Yaze Zhao
Publications
GiPL: Generative augmented iterative Pseudo-Labeling for Cross-Domain Few-Shot Object Detection
Vision-language foundation models have shown promising zero-shot generalization for Cross-Domain Few-Shot Object Detection (CD-FSOD). However, they face two critical challenges in fine-tuning: insufficient support set utilization due to sparse single-instance annotations, and severe overfitting under extremely limited target-domain samples. To address these issues, this paper proposes GiPL, an efficient two-branch training framework.In the first branch, we design an iterative pseudo-label self-training paradigm, which performs zero-shot inference on the support set to generate reliable pseudo-annotations, fuses them with ground-truth labels, and iteratively optimizes the model to fully exploit support set data. In the second branch, we introduce generative data augmentation pipeline using large vision-language models, which synthesizes domain-aligned, multi-object annotated images to enrich training samples and suppress overfitting. Extensive experiments on three challenging CD-FSOD datasets (RUOD, CARPK, CarDD) under 1/5/10-shot settings demonstrate that GiPL consistently outperforms state-of-the-art methods with significant performance gains.Code is available at \href{https://github.com/z-yaz/CDiscover}{CDiscover}.

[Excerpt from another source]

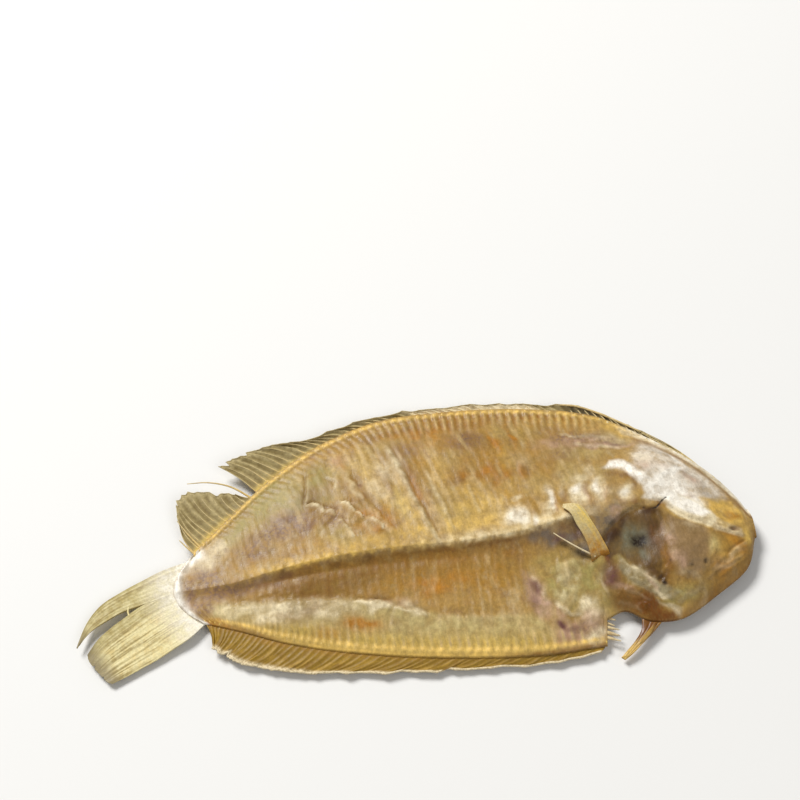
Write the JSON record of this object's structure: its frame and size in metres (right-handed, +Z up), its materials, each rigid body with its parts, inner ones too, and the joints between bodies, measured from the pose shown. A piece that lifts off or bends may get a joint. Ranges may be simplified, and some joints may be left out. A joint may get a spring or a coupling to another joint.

Interpretable Cross-Domain Few-Shot Learning with Rectified Target-Domain Local Alignment
Cross-Domain Few-Shot Learning (CDFSL) adapts models trained with large-scale general data (source domain) to downstream target domains with only scarce training data, where the research on vision-language models (e.g., CLIP) is still in the early stages. Typical downstream domains, such as medical diagnosis, require fine-grained visual cues for interpretable recognition, but we find that current fine-tuned CLIP models can hardly focus on these cues, albeit they can roughly focus on important regions in source domains. Although current works have demonstrated CLIP's shortcomings in capturing local subtle patterns, in this paper, we find that the domain gap and scarce training data further exacerbate such shortcomings, much more than that of holistic patterns, which we call the local misalignment problem in CLIP-based CDFSL. To address this problem, due to the lack of supervision in aligning local visual features and text semantics, we turn to self-supervision information. Inspired by the translation task, we propose the CC-CDFSL method with cycle consistency, which translates local visual features into text features and then translates them back into visual features (and vice versa), and constrains the original features close to the translated back features. To reduce the noise imported by richer information in the visual modality, we further propose a Semantic Anchor mechanism, which first augments visual features to provide a larger corpus for the text-to-image mapping, and then shrinks the image features to filter out irrelevant image-to-text mapping. Extensive experiments on various benchmarks, backbones, and fine-tuning methods show we can (1) effectively improve the local vision-language alignment, (2) enhance the interpretability of learned patterns and model decisions by visualizing patches, and (3) achieve state-of-the-art performance.